Problem requirements: Every record here needs to be written out again exactly.

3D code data
******************************

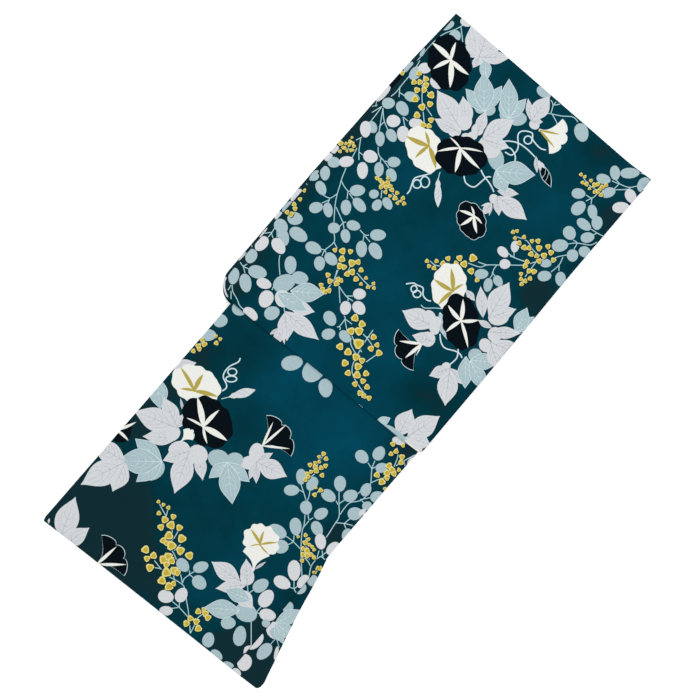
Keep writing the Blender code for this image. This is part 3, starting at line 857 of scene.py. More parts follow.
BODY_PALE_OVALS = [
    (320.5, 542, 16, 11, 80), (333, 549, 16, 11, 140), (165.5, 597, 16, 13, 15),
    (181, 595.5, 15.5, 12, -60), (165.5, 611.5, 14, 10, -5), (294, 571, 21, 13, 90),
    (282, 583, 18, 12.5, 28), (266, 599, 19.5, 14, -55), (267.5, 615.5, 17, 12, 15),
    (399, 441, 14, 8, 15), (411, 461, 10, 5, -50), (303, 582, 15.5, 10, 131),
]

# %% The body's berries
BODY_BERRIES = [
    (202, 340, 5), (198, 346, 6), (199, 349, 5), (204, 344, 6), (193, 351, 5), (215.5, 336, 4),
    (220, 339, 4), (216, 343, 5),
    (323.5, 454, 5), (319, 457, 4), (326, 459, 5), (319, 462, 4), (310, 465, 5),
    (315, 463, 4), (315, 467, 5.5), (321, 468, 5), (325.5, 466, 5), (316, 471, 6),
    (322, 475.5, 5), (311, 472, 4.5), (307, 474, 5), (308, 477, 5), (305, 480, 5),
    (320.5, 490.5, 5), (314.5, 495, 5), (316, 488, 3),
    (298, 537, 3.5), (305.5, 535.5, 4.5), (308.5, 539.5, 4), (305, 543, 5.5), (309, 545, 4),
    (312, 547, 4), (303, 549, 5), (307, 551, 6), (303, 555, 6), (307, 556, 6), (311, 555, 5),
    (314, 550, 4), (314, 558, 4.5), (302, 561, 4.5), (314, 573, 4), (318, 569, 5.5),
    (322, 567, 4.5),
    (158, 502, 4), (163, 505, 4), (168, 508, 4.5), (158.5, 513.5, 5), (173, 517, 6),
    (164.5, 520, 7.5), (170.5, 525.5, 9), (160.5, 527.5, 7), (179, 528, 7), (168.5, 536, 9),
    (163, 541, 7), (166, 543.5, 6), (171, 546, 10), (181.5, 539, 9), (180, 551, 9),
    (189, 556, 8.5), (145, 550, 8.5), (153, 556, 7.5), (146.5, 559, 6.5), (149.5, 568, 8.5),
    (163, 560, 9), (168, 557, 9), (171, 561, 8), (166, 565, 7), (166, 573, 10),
    (174, 571, 9), (177, 573, 7), (161.5, 581, 9), (168.5, 587, 9), (173, 584, 6),
    (198, 612, 6.5), (203.5, 610, 5), (205, 614, 7), (207.5, 618, 7), (190, 619, 6.5),
    (186, 624, 7), (196, 622, 7), (198, 629, 7.5),
    (393, 444, 5.5), (403, 445.5, 4.5), (391, 454, 5), (396, 451.5, 5.5), (402, 457, 6),
    (401, 462.5, 6), (389, 466, 7), (392, 470, 7), (394, 474, 6), (377, 475, 6.5),
    (387, 473, 7), (387, 478, 6), (382, 482, 7.5), (385, 489, 4), (399, 470, 4.5),
]

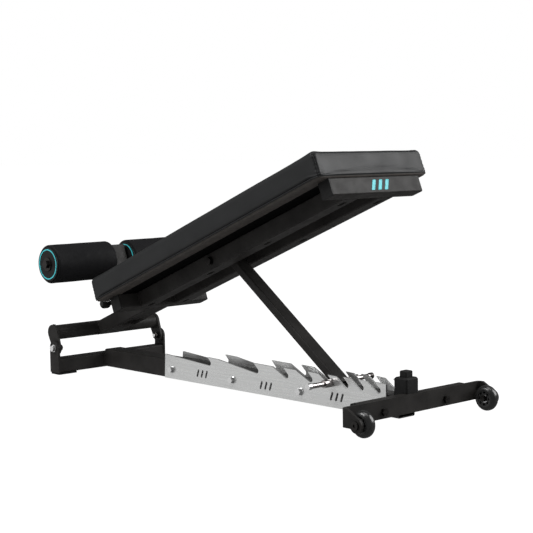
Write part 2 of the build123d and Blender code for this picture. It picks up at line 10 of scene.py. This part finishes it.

******************************

Expected answer:
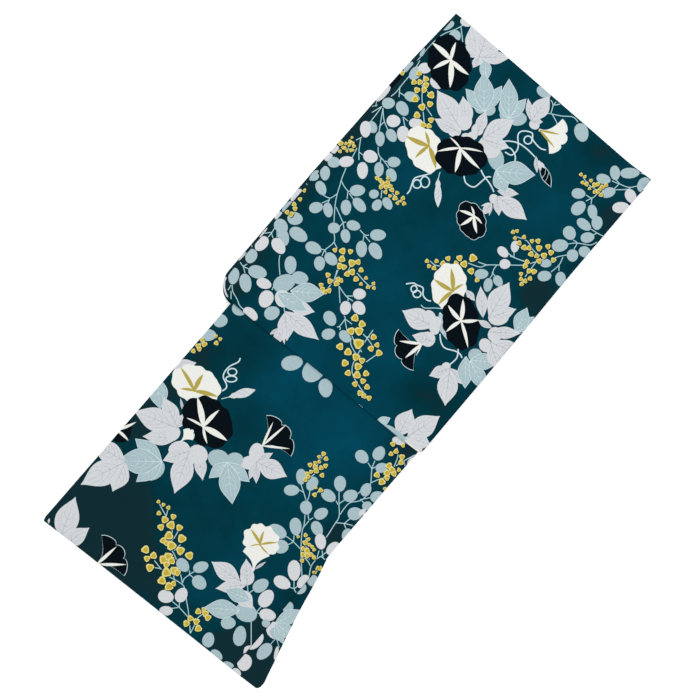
Keep writing the Blender code for this image. This is part 3, starting at line 857 of scene.py. More parts follow.
BODY_PALE_OVALS = [
    (320.5, 542, 16, 11, 80), (333, 549, 16, 11, 140), (165.5, 597, 16, 13, 15),
    (181, 595.5, 15.5, 12, -60), (165.5, 611.5, 14, 10, -5), (294, 571, 21, 13, 90),
    (282, 583, 18, 12.5, 28), (266, 599, 19.5, 14, -55), (267.5, 615.5, 17, 12, 15),
    (399, 441, 14, 8, 15), (411, 461, 10, 5, -50), (303, 582, 15.5, 10, 131),
]

# %% The body's berries
BODY_BERRIES = [
    (202, 340, 5), (198, 346, 6), (199, 349, 5), (204, 344, 6), (193, 351, 5), (215.5, 336, 4),
    (220, 339, 4), (216, 343, 5),
    (323.5, 454, 5), (319, 457, 4), (326, 459, 5), (319, 462, 4), (310, 465, 5),
    (315, 463, 4), (315, 467, 5.5), (321, 468, 5), (325.5, 466, 5), (316, 471, 6),
    (322, 475.5, 5), (311, 472, 4.5), (307, 474, 5), (308, 477, 5), (305, 480, 5),
    (320.5, 490.5, 5), (314.5, 495, 5), (316, 488, 3),
    (298, 537, 3.5), (305.5, 535.5, 4.5), (308.5, 539.5, 4), (305, 543, 5.5), (309, 545, 4),
    (312, 547, 4), (303, 549, 5), (307, 551, 6), (303, 555, 6), (307, 556, 6), (311, 555, 5),
    (314, 550, 4), (314, 558, 4.5), (302, 561, 4.5), (314, 573, 4), (318, 569, 5.5),
    (322, 567, 4.5),
    (158, 502, 4), (163, 505, 4), (168, 508, 4.5), (158.5, 513.5, 5), (173, 517, 6),
    (164.5, 520, 7.5), (170.5, 525.5, 9), (160.5, 527.5, 7), (179, 528, 7), (168.5, 536, 9),
    (163, 541, 7), (166, 543.5, 6), (171, 546, 10), (181.5, 539, 9), (180, 551, 9),
    (189, 556, 8.5), (145, 550, 8.5), (153, 556, 7.5), (146.5, 559, 6.5), (149.5, 568, 8.5),
    (163, 560, 9), (168, 557, 9), (171, 561, 8), (166, 565, 7), (166, 573, 10),
    (174, 571, 9), (177, 573, 7), (161.5, 581, 9), (168.5, 587, 9), (173, 584, 6),
    (198, 612, 6.5), (203.5, 610, 5), (205, 614, 7), (207.5, 618, 7), (190, 619, 6.5),
    (186, 624, 7), (196, 622, 7), (198, 629, 7.5),
    (393, 444, 5.5), (403, 445.5, 4.5), (391, 454, 5), (396, 451.5, 5.5), (402, 457, 6),
    (401, 462.5, 6), (389, 466, 7), (392, 470, 7), (394, 474, 6), (377, 475, 6.5),
    (387, 473, 7), (387, 478, 6), (382, 482, 7.5), (385, 489, 4), (399, 470, 4.5),
]

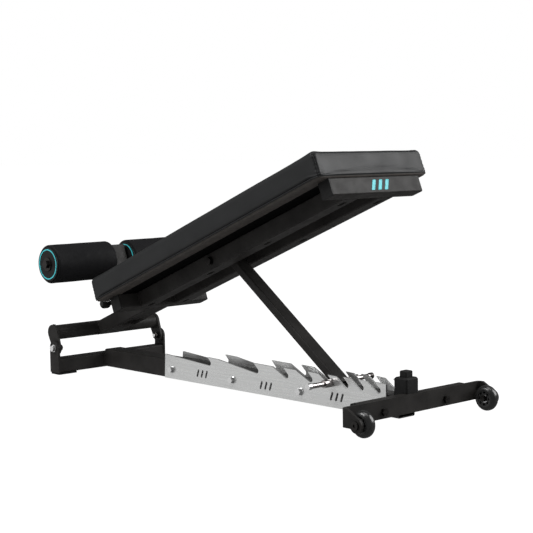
Write part 2 of the build123d and Blender code for this picture. It picks up at line 10 of scene.py. This part finishes it.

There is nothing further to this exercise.